2. **Self-Consistency (SC) - Cyan solid line with diamonds:**
* **Trend:** Shows a strong, slightly curving upward slope. It is the second most efficient method, closely following CoT initially but with a slightly less steep trajectory at higher compute.
* **Data Points (Compute k, Accuracy):** Starts at (~10k, ~0.57). Passes through (~20k, ~0.64), (~30k, ~0.68), (~40k, ~0.71), (~50k, ~0.73), (~60k, ~0.75), (~70k, ~0.77), and ends near (~80k, ~0.78).
3. **Tree of Thoughts (ToT) - Cyan solid line with squares:**
* **Trend:** Shows a moderate upward curve that begins to plateau earlier than SC. Its slope is less steep than both CoT and SC.
* **Data Points (Compute k, Accuracy):** Starts at (~10k, ~0.57). Passes through (~20k, ~0.65), (~30k, ~0.70), (~40k, ~0.72), (~50k, ~0.74), (~60k, ~0.75), and ends near (~70k, ~0.75). The line appears to terminate or merge with the SC line around 70k.
4. **Reasoning via Planning (RAP) - Red solid line with circles:**
* **Trend:** Shows the most gradual, shallow upward slope. It requires significantly more compute to achieve smaller gains in accuracy compared to the other methods.

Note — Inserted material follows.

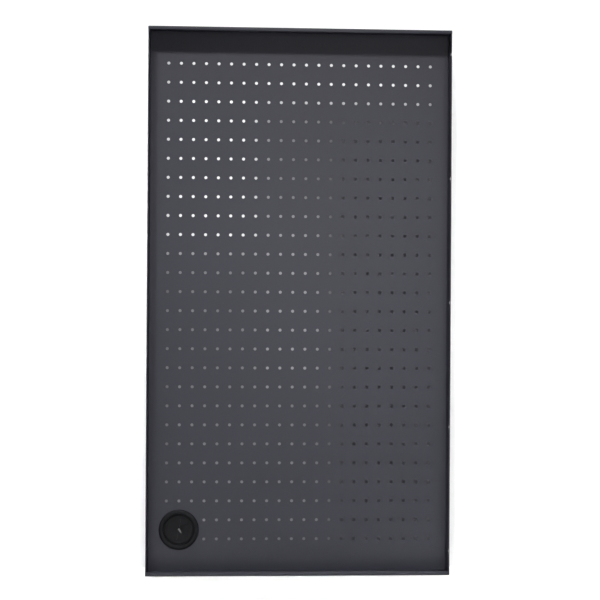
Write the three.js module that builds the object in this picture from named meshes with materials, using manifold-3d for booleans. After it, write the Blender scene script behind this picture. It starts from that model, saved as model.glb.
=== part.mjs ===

* **Data Points (Compute k, Accuracy):** Starts at (~10k, ~0.57). Passes through (~20k, ~0.59), (~30k, ~0.62), (~40k, ~0.64), (~50k, ~0.66), (~60k, ~0.68), (~70k, ~0.69), (~80k, ~0.70), (~90k, ~0.71), (~100k, ~0.71), and ends near (~120k, ~0.72).
**Spatial Grounding & Cross-Reference:**
* All four lines originate from approximately the same point at the lowest compute value (~10k tokens, ~0.57 accuracy).
* The legend in the top-left correctly maps to the lines: The black dotted line with triangles is the highest line (CoT). The two cyan lines are in the middle, with the diamond-marked line (SC) ultimately above the square-marked line (ToT). The red line with circles (RAP) is consistently the lowest line.
### Key Observations
1. **Universal Starting Point:** All methods begin at near-identical performance for minimal compute, suggesting a common baseline capability.
2. **Diverging Efficiency:** A dramatic divergence in scaling efficiency occurs immediately after the starting point. CoT scales most efficiently, followed by SC, then ToT, with RAP being the least compute-efficient.
3. **Crossover Point:** The SC (diamonds) and ToT (squares) lines cross between 40k and 50k tokens. Below this point, ToT has a slight edge; above it, SC becomes more accurate for the same compute.
4. **Plateauing:** ToT shows the earliest signs of performance plateauing, with its curve flattening noticeably after ~60k tokens. RAP also shows a very gradual slope, indicating diminishing returns.
5. **No Upper Bound Shown:** The chart does not show a clear performance ceiling for any method within the plotted range, though the slopes suggest CoT and SC would continue to rise if the x-axis were extended.
### Interpretation
This chart provides a clear empirical comparison of the "return on investment" for different AI reasoning strategies. It answers the critical question: "If I spend more computational budget on making a model 'think harder,' which method will give me the most accuracy boost?"
* **What the data suggests:** **Chain-of-Thought (CoT)** is the most efficient method for converting additional thinking compute into accuracy gains within this regime. **Self-Consistency (SC)** is a strong second, offering a good balance. **Tree of Thoughts (ToT)** provides intermediate gains but may hit diminishing returns sooner. **Reasoning via Planning (RAP)** is the least efficient, requiring substantially more tokens for smaller improvements.
* **Relationship between elements:** The chart illustrates a fundamental trade-off in AI system design: the choice of reasoning architecture dramatically impacts computational cost-effectiveness. The crossing of SC and ToT lines indicates there is no universally "best" method; the optimal choice can depend on the available compute budget.
* **Notable implications:** For applications where compute cost or latency is a primary constraint, CoT or SC would be preferable. RAP's shallow slope might be justified only if it offers other unmeasured benefits (e.g., better interpretability, robustness, or performance on a different, more complex task distribution not captured by this accuracy metric). The chart strongly argues that simply "adding more compute" is not a uniform strategy—the method used to structure that compute is paramount.